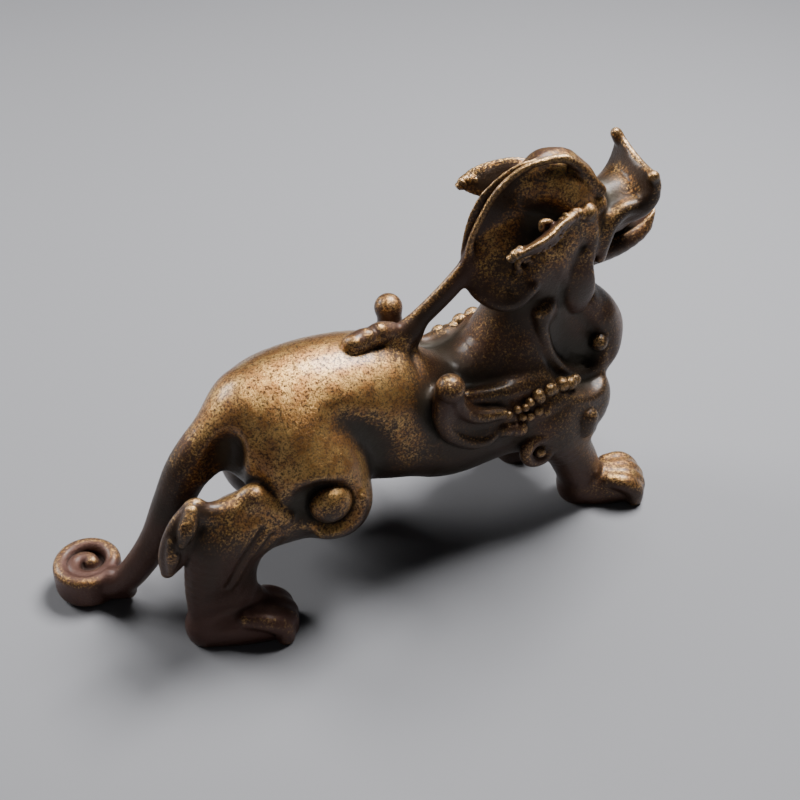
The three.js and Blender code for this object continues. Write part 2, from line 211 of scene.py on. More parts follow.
def on_side(side, rows):
    """Rows that are drawn for the left side, on the left or mirrored to the right."""
    return [(x, side * y, z, radius) for x, y, z, radius in rows]


def spiral(centre, across, upward, start, turn, reach, radius, count=16):
    """Rows of a flat spiral in the plane of across and upward, from start degrees through turn."""
    rows = []
    for i in range(count + 1):
        share = i / count
        angle = math.radians(start + turn * share)
        out = reach[0] + (reach[1] - reach[0]) * share
        way = math.cos(angle) * np.array(across) + math.sin(angle) * np.array(upward)
        rows.append((*(np.array(centre) + out * way), radius[0] + (radius[1] - radius[0]) * share))
    return rows


# The head has a frame of its own: pitched up, turned a little to the right and tilted.
HEAD_CENTRE = np.array([24.6, 0.0, 48.2])
HEAD_PITCH, HEAD_YAW, HEAD_TILT = (math.radians(angle) for angle in (20, -6, 8))
MUZZLE = np.array([math.cos(HEAD_PITCH) * math.cos(HEAD_YAW), math.cos(HEAD_PITCH) * math.sin(HEAD_YAW),
                   math.sin(HEAD_PITCH)])
LEVEL = np.array([-math.sin(HEAD_YAW), math.cos(HEAD_YAW), 0.0])
CHEEK = math.cos(HEAD_TILT) * LEVEL + math.sin(HEAD_TILT) * np.cross(MUZZLE, LEVEL)
CROWN = math.cos(HEAD_TILT) * np.cross(MUZZLE, LEVEL) - math.sin(HEAD_TILT) * LEVEL


def on_head(side, rows):
    """Rows of how far ahead of the head's centre, beside it and above it, and radius, on one side."""
    return [(*(HEAD_CENTRE + ahead * MUZZLE + side * beside * CHEEK + above * CROWN), radius)
            for ahead, beside, above, radius in rows]


# The body

# Sizes of the round parts, in millimetres, and the place on the ground round which the tail is coiled
EYE = 1.4
KNEE_BOSS = 2.85
WING_BALL = 1.95
BEARD_KNOB = 1.25
COIL = (-39.8, 7.2)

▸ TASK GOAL
Return nothing but the lines from the first line of the listing through the line with "return rows", please, keeping every one of them unchanged.

▸ EXERCISE RESULT
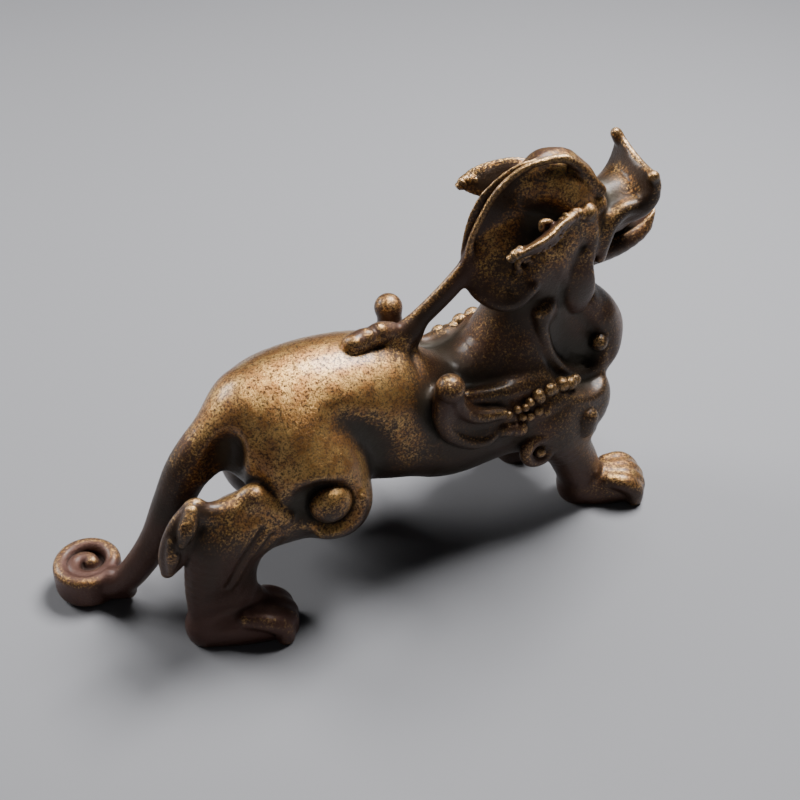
The three.js and Blender code for this object continues. Write part 2, from line 211 of scene.py on. More parts follow.
def on_side(side, rows):
    """Rows that are drawn for the left side, on the left or mirrored to the right."""
    return [(x, side * y, z, radius) for x, y, z, radius in rows]


def spiral(centre, across, upward, start, turn, reach, radius, count=16):
    """Rows of a flat spiral in the plane of across and upward, from start degrees through turn."""
    rows = []
    for i in range(count + 1):
        share = i / count
        angle = math.radians(start + turn * share)
        out = reach[0] + (reach[1] - reach[0]) * share
        way = math.cos(angle) * np.array(across) + math.sin(angle) * np.array(upward)
        rows.append((*(np.array(centre) + out * way), radius[0] + (radius[1] - radius[0]) * share))
    return rows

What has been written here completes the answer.